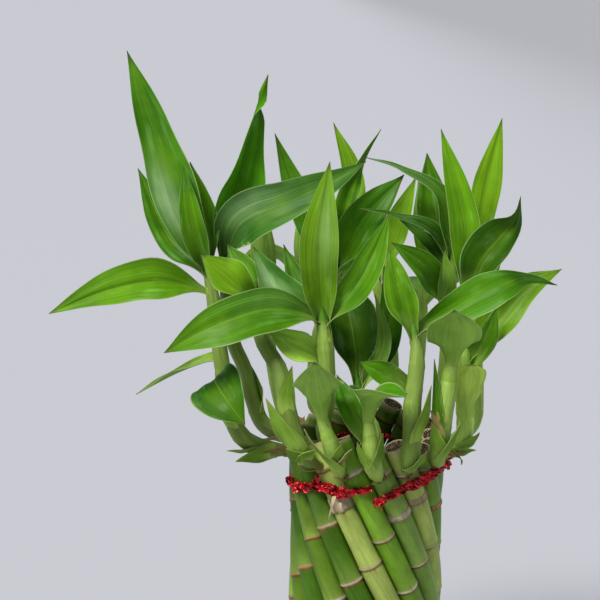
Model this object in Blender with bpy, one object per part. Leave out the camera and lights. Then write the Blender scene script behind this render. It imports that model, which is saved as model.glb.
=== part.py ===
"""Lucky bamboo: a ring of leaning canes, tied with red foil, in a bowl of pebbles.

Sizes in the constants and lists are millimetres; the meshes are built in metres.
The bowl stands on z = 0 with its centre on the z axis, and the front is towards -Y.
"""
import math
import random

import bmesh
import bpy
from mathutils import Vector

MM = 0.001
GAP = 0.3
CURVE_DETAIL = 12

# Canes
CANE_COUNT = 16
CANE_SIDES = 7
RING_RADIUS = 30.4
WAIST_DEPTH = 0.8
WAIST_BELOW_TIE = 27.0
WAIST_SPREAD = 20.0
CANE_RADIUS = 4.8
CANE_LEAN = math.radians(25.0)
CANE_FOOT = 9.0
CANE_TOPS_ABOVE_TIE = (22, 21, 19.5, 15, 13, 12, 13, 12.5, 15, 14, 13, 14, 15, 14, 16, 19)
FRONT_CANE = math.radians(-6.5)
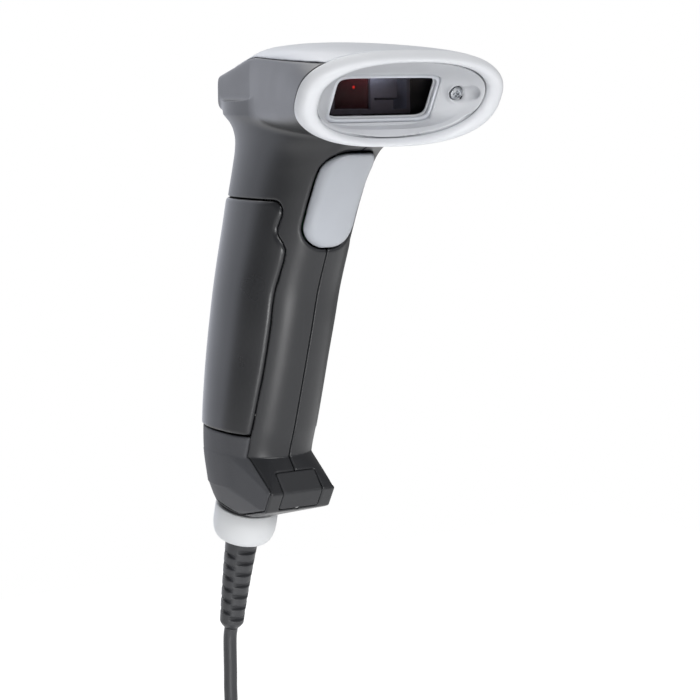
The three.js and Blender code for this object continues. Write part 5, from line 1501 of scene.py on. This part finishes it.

****

[Goal]: Print out all the entries precisely as written.

[Solution below]:
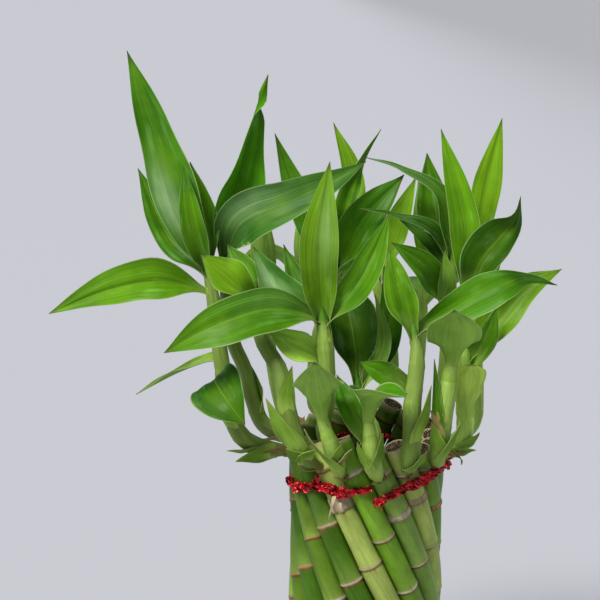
Model this object in Blender with bpy, one object per part. Leave out the camera and lights. Then write the Blender scene script behind this render. It imports that model, which is saved as model.glb.
=== part.py ===
"""Lucky bamboo: a ring of leaning canes, tied with red foil, in a bowl of pebbles.

Sizes in the constants and lists are millimetres; the meshes are built in metres.
The bowl stands on z = 0 with its centre on the z axis, and the front is towards -Y.
"""
import math
import random

import bmesh
import bpy
from mathutils import Vector

MM = 0.001
GAP = 0.3
CURVE_DETAIL = 12

# Canes
CANE_COUNT = 16
CANE_SIDES = 7
RING_RADIUS = 30.4
WAIST_DEPTH = 0.8
WAIST_BELOW_TIE = 27.0
WAIST_SPREAD = 20.0
CANE_RADIUS = 4.8
CANE_LEAN = math.radians(25.0)
CANE_FOOT = 9.0
CANE_TOPS_ABOVE_TIE = (22, 21, 19.5, 15, 13, 12, 13, 12.5, 15, 14, 13, 14, 15, 14, 16, 19)
FRONT_CANE = math.radians(-6.5)
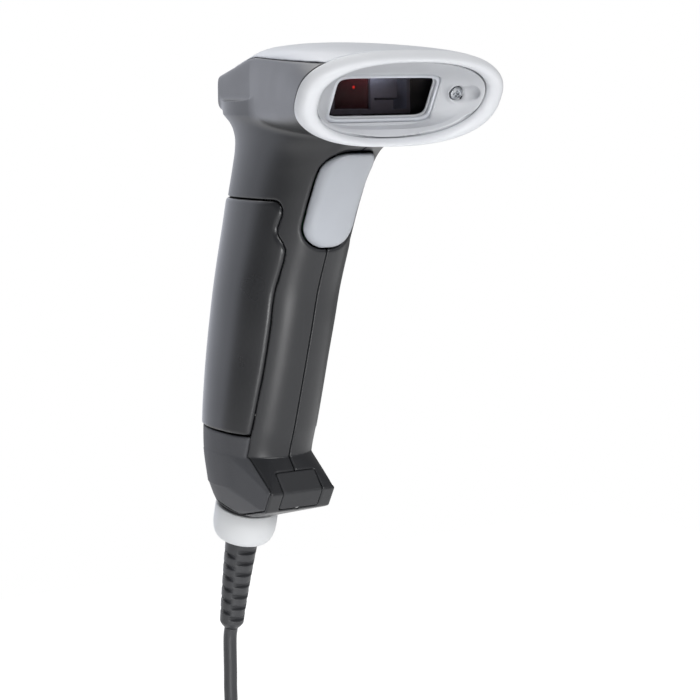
The three.js and Blender code for this object continues. Write part 5, from line 1501 of scene.py on. This part finishes it.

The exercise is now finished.